- _GIVEN REQUEST_:
Below are several records. Retype exactly those lines running from the one with "Model this object" through the one with "from math import", end lines included, and no others.

- _DATA SHOWN_:
"""

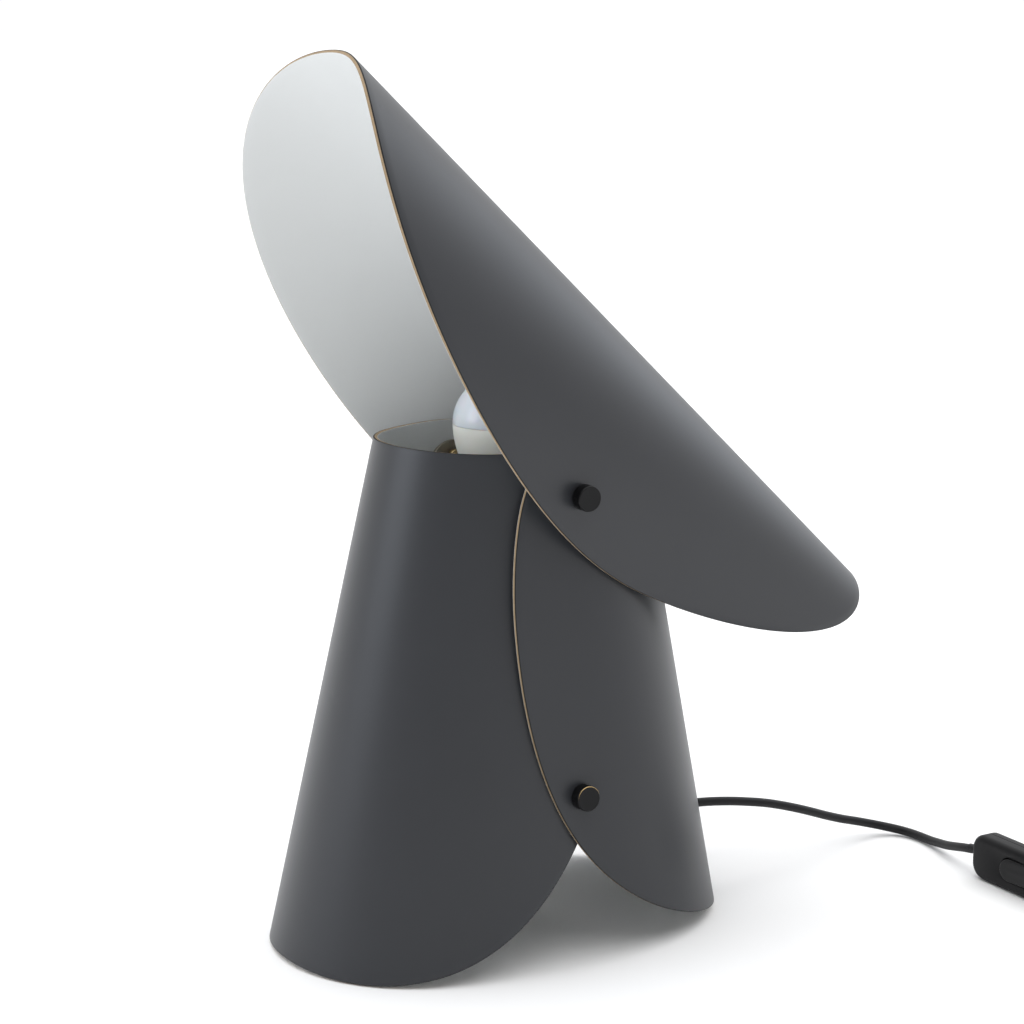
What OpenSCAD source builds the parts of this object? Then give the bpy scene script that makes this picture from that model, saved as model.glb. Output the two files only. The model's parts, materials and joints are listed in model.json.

"""
"""

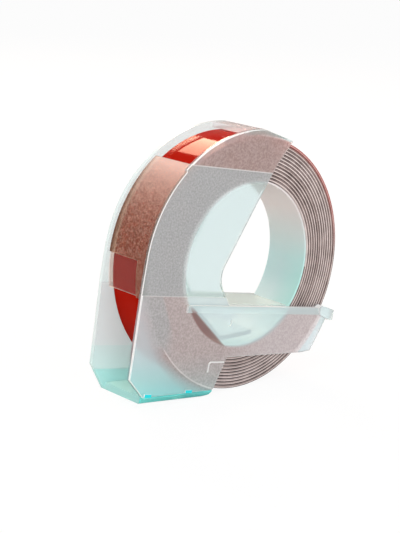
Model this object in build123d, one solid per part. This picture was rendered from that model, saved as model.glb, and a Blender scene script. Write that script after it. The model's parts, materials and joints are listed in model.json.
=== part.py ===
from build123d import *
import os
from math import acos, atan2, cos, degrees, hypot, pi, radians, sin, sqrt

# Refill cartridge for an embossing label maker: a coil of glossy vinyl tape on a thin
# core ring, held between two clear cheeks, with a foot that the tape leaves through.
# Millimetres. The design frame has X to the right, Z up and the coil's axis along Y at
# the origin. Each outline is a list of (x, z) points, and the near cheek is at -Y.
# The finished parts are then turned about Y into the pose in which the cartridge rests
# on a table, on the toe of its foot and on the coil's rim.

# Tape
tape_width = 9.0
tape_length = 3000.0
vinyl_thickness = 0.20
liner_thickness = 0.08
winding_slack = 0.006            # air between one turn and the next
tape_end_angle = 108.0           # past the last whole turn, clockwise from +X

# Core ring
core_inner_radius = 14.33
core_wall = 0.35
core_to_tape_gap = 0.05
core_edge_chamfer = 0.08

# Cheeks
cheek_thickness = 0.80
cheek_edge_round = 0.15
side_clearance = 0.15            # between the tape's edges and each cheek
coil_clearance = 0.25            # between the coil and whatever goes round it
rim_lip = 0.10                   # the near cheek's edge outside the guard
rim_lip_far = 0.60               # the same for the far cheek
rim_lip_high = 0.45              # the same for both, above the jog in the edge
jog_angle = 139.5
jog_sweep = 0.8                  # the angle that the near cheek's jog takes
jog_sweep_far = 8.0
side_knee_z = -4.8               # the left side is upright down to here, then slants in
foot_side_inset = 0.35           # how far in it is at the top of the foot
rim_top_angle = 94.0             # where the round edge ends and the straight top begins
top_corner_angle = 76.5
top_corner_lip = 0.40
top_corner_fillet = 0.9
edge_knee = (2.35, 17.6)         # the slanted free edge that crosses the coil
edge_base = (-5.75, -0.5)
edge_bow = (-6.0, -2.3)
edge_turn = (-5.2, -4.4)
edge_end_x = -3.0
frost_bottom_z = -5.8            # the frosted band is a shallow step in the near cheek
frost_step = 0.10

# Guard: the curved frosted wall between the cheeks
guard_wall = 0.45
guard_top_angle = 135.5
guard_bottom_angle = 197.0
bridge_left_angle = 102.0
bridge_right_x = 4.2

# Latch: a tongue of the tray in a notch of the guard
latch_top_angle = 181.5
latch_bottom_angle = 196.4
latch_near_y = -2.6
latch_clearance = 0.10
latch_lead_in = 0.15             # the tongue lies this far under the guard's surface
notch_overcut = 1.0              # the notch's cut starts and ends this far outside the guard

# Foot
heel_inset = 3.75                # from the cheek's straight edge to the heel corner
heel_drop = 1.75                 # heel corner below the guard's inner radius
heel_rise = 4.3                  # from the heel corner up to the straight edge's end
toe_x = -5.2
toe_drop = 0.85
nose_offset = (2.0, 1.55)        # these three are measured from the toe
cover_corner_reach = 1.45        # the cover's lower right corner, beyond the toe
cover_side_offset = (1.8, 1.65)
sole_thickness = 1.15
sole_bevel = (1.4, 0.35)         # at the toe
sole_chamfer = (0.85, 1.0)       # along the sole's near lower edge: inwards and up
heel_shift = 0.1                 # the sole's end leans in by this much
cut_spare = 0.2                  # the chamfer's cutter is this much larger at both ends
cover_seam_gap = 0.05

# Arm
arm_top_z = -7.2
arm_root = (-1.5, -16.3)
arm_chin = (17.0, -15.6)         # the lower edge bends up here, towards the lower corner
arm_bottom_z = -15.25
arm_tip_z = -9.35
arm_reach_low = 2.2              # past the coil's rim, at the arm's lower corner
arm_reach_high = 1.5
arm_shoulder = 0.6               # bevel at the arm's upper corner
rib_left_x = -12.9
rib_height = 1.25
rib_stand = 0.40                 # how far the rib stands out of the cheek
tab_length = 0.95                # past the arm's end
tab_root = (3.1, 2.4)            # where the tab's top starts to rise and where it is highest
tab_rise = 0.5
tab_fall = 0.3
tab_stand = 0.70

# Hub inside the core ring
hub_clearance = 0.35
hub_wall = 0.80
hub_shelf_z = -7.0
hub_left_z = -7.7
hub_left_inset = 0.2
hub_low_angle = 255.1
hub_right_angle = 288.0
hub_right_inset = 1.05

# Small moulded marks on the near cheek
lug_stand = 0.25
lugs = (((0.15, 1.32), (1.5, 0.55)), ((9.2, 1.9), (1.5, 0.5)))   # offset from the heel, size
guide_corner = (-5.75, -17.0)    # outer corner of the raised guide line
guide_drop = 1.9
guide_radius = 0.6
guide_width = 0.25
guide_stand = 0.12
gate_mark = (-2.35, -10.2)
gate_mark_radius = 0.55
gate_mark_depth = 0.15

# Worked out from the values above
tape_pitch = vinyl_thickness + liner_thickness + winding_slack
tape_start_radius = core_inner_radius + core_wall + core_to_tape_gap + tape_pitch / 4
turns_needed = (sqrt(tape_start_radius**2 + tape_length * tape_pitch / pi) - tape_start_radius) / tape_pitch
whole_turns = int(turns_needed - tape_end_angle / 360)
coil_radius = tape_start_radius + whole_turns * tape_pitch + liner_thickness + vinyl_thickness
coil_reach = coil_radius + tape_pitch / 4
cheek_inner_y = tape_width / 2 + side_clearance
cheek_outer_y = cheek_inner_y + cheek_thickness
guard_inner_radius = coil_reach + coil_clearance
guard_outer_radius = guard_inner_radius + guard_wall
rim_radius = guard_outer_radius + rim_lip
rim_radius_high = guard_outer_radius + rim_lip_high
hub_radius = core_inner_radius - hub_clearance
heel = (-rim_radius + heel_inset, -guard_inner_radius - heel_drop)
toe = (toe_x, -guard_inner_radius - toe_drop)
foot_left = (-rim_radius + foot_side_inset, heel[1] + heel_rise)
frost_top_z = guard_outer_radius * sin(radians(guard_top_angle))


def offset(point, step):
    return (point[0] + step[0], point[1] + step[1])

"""

- _EXERCISE SOLUTION_:
Model this object in build123d, one solid per part. This picture was rendered from that model, saved as model.glb, and a Blender scene script. Write that script after it. The model's parts, materials and joints are listed in model.json.
=== part.py ===
from build123d import *
import os
from math import acos, atan2, cos, degrees, hypot, pi, radians, sin, sqrt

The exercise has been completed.